Es gab nicht viele bayerische Details. Die Flaggen waren nicht blau-weiß, sondern palästinensisch. Es gab keine Dirndl, Blaskapellen und auch keine Lederhosen. Dafür gab es Maßkrüge, insgesamt sechs Stück. Sie waren alle auf der Bühne und gehörten alle zum Teil des bevorstehenden Krugstämmen-Wettbewerbs.

Der Schlüssel des gelungenen Oktoberfestes war, dass es gar kein Oktoberfest war. Wenn ich das Ganze aus dieser Perspektive betrachte, dann stelle ich fest, dass ich an eine der konfliktreichsten Zonen der Welt gereist war, bloß weil ein gewisser Nadim Khoury das Treiben hier „Oktoberfest“ nannte. Was für ein brillanter Marketingeinfall.

Dieses Oktoberfest wurde von einer Abfolge von Reden eröffnet. Angefangen hat der Bürgemeister Taybeh Nadim, dann sprach ein orthodoxer Priester. Aus den Reden wurde klar, dass dieses Festival ein friedlicher Protest gegen den Bau von drei Siedlungen ist, die Israel in der umliegenden Umgebung bauen will.

Ich war nicht der einzige Reporter, der sich die Rede von Nadim anhörte. New York Times hat über Taybeh ebenfalls ein Artikel herausgebracht. CNN war da, zusammen mit der „Deutsche Welle.“ Sie zankten sich mit einem italienischen TV-Sender um ein Interview mit einem kleinen Jungen mit einer riesigen Teekanne.

Auf meinem Rückflug nach Tel Aviv habe ich mir Berliner Zeitung geschnappt und freute mich auf ein paar News von Zuhause. Was ich da sah, war ein Artikel über das Oktoberfest in Tybeh auf der Rückseite

Die ganze Zeit über stand Nadim, dieser Super-Mario Geschäftsmann mit einem Plastik Bierglas in der Hand und hielt ein Meeting nach dem anderen ab.

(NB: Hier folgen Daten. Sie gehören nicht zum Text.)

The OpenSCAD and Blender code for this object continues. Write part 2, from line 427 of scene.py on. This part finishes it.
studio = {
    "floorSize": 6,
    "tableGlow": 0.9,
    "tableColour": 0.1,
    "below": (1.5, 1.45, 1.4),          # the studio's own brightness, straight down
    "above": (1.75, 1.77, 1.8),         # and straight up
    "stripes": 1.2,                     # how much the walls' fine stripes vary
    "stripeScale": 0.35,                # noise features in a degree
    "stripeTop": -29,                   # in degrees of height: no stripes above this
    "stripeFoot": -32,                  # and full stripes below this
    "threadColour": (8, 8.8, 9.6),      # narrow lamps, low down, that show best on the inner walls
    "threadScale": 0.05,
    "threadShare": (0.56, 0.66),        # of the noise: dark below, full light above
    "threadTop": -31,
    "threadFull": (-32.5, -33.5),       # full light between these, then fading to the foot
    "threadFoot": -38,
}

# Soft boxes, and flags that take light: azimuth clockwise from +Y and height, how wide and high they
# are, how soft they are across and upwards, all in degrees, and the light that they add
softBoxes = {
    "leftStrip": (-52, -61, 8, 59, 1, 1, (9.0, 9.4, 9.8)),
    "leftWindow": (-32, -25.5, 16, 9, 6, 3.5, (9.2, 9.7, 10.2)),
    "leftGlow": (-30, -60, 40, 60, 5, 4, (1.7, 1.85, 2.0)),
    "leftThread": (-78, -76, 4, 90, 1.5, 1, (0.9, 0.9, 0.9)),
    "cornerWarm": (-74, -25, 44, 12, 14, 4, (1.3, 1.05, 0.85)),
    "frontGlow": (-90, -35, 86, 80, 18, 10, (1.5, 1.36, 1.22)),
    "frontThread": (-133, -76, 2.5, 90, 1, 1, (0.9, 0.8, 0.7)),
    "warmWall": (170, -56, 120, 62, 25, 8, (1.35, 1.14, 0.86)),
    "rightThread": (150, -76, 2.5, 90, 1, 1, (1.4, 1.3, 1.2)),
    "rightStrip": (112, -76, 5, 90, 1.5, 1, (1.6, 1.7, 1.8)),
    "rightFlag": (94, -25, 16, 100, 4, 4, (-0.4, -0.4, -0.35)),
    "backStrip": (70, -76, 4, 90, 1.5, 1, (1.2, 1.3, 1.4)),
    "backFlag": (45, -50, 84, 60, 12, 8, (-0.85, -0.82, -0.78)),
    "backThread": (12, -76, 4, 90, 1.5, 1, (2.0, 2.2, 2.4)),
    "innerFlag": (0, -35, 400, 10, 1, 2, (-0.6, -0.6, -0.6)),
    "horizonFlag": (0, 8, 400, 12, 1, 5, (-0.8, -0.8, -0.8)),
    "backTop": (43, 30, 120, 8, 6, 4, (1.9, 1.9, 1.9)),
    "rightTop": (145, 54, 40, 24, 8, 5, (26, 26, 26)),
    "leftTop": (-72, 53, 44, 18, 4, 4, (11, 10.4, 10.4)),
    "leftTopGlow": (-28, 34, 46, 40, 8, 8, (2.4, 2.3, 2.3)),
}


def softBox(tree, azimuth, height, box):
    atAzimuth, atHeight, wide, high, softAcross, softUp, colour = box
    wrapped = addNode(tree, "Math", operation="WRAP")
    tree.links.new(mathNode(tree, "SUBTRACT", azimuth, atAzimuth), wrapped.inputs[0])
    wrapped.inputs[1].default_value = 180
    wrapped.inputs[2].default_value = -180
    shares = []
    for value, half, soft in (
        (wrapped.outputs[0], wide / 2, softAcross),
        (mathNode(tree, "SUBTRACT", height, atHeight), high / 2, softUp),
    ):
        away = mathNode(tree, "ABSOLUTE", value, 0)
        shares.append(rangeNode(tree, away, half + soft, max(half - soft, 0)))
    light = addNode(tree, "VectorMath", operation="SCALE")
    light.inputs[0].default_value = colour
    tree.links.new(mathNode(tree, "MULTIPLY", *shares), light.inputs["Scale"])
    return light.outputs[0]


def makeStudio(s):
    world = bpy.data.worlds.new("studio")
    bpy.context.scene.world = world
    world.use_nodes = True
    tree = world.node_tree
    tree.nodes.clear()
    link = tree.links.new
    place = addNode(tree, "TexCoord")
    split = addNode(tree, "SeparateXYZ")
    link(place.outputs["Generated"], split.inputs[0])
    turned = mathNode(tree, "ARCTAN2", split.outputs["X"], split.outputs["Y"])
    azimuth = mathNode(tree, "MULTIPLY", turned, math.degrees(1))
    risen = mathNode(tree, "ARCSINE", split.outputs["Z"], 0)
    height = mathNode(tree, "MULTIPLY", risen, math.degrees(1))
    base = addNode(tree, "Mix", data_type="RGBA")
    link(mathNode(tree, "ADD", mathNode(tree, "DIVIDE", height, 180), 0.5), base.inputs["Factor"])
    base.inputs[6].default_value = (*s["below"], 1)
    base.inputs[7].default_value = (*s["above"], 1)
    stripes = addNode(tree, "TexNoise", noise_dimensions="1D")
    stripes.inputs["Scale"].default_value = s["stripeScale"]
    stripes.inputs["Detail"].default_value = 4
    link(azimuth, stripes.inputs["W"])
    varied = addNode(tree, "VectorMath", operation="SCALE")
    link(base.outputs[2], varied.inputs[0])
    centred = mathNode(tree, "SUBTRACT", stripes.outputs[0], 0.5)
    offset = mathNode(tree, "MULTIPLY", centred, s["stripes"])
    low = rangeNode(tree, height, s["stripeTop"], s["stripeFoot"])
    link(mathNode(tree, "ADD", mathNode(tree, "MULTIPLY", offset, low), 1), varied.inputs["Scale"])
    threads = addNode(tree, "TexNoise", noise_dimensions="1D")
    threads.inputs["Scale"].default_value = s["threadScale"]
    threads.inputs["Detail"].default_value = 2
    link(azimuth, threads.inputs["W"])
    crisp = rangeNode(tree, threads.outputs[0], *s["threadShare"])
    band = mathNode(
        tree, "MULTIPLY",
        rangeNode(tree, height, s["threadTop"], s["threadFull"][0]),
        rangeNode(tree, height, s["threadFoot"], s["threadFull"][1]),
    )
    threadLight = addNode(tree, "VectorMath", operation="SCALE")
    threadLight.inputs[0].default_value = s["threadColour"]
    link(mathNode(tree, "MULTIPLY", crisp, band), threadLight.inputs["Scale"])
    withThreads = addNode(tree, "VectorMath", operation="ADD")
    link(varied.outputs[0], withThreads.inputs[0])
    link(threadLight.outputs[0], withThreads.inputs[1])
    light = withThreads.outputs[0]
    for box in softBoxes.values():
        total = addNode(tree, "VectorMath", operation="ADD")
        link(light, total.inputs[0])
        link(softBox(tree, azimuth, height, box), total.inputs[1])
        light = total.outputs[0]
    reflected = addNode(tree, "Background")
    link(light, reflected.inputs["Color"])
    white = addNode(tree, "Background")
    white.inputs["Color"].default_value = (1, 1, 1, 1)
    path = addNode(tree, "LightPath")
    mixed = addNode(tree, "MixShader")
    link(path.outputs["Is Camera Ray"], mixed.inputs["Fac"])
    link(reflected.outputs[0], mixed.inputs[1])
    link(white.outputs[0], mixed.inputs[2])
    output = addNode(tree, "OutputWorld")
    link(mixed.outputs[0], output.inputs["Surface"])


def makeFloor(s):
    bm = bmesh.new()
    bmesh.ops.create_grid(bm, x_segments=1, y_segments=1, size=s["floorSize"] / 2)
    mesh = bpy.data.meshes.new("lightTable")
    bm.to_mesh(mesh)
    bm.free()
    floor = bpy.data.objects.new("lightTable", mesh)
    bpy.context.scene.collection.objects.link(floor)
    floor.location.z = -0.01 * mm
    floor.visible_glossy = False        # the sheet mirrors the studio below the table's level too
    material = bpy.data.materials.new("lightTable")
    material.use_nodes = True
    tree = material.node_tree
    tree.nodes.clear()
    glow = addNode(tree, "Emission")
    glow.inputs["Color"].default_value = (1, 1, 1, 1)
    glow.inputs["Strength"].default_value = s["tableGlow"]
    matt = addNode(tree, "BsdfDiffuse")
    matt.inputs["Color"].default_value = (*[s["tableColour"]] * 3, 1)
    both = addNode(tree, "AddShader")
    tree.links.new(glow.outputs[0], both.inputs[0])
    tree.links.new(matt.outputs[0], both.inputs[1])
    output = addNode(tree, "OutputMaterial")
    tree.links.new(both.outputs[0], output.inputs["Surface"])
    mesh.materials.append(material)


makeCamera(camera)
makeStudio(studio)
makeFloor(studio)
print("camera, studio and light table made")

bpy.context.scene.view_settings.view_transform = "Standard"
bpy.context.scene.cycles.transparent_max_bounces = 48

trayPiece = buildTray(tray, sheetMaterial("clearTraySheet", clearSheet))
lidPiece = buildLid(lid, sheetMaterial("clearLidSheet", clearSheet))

Während ich auf das Interview mit unserem Gastgeber gewartet habe, sagte mir ein sehr süßer, fetter und erschöpfter Mann, der übrigens diverse Läden in San Francisco besitzt, dass er bereits seit vier Stunden wartet um ein Paar Minuten mit dem „big man“ zu plaudern.

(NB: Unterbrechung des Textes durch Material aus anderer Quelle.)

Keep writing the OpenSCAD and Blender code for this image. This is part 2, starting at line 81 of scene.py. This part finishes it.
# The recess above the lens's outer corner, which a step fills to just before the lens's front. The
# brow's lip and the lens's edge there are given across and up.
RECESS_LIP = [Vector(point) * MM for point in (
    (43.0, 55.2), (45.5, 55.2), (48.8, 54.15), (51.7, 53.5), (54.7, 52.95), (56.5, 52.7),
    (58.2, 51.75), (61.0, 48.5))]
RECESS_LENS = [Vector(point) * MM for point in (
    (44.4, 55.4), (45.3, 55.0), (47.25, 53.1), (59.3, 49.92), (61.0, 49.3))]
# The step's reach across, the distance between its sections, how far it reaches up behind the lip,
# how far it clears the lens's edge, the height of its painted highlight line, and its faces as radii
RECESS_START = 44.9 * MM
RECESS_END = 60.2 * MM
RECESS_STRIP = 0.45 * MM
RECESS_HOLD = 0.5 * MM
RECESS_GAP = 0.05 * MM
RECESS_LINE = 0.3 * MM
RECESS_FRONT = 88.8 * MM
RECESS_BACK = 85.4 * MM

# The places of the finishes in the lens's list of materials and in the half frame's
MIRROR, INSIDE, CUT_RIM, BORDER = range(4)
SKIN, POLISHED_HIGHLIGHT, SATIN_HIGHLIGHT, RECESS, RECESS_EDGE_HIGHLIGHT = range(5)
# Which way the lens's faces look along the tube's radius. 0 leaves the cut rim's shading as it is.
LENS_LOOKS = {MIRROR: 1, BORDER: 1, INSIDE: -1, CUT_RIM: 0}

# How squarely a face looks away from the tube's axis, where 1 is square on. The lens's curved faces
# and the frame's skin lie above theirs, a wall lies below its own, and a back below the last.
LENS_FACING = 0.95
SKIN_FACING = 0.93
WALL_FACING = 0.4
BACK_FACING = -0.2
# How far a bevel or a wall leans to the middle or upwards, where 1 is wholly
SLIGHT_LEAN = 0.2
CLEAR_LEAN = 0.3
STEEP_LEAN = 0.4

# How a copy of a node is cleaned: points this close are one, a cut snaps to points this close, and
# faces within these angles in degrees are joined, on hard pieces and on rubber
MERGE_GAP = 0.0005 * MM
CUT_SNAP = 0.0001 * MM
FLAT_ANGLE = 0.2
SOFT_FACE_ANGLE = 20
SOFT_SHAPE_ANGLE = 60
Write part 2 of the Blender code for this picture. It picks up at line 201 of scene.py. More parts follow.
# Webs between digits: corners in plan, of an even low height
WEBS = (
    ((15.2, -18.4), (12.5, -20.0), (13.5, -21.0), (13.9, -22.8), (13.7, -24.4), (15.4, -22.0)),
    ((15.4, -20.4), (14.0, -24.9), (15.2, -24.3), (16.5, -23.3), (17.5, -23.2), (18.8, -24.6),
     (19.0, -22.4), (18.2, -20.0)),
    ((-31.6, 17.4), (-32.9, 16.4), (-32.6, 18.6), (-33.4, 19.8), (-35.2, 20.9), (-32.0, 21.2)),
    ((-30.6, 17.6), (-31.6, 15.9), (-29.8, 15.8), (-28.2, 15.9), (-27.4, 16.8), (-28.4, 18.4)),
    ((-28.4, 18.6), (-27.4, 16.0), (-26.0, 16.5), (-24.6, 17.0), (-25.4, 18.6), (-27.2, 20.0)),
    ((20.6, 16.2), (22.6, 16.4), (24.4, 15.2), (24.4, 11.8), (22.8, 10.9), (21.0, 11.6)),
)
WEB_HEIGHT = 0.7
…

Fakt ist, dass einige Artikel den politischen Hintergrund überhaupt nicht erwähnt haben. Neben vielen Reportern aus dem Westen, habe ich eine Frau kennen gelernt, die in Jerusalem für eine britischen Hilfsorganisation arbeitet. Ich habe sie gefragt, ob es nicht deprimierend ist hier zu arbeiten, gerade weil die Israelis nicht aufhören an der Mauer und an den Siedlungen zu arbeiten. Am Montag, nach dem das Oktoberfest zu Ende ging, brannte eine Moschee in Bethlehem. Am kommenden Wochenende wurde ein Mann beim Versuch einen Checkpoint nach Israel zu überqueren erschossen.

Sie antwortete: “Es ist deprimierend, aber Palästinenser müssen aufhören aktiv zu handeln. Viele versuchen aus der Besatzung das Beste zu machen.“ Friedensgespräche verlaufen ohne Ergebnisse und Palästina wird möglicherweise kein autonomes Land. Zumindest nicht zu unseren Lebzeiten. Aber Dank solchen Menschen wie Nadim, wird West Bank zu einem Ort, das für Geschäftsmänner und Touristen interessant wird. Ich bin echt froh, dass ich da war.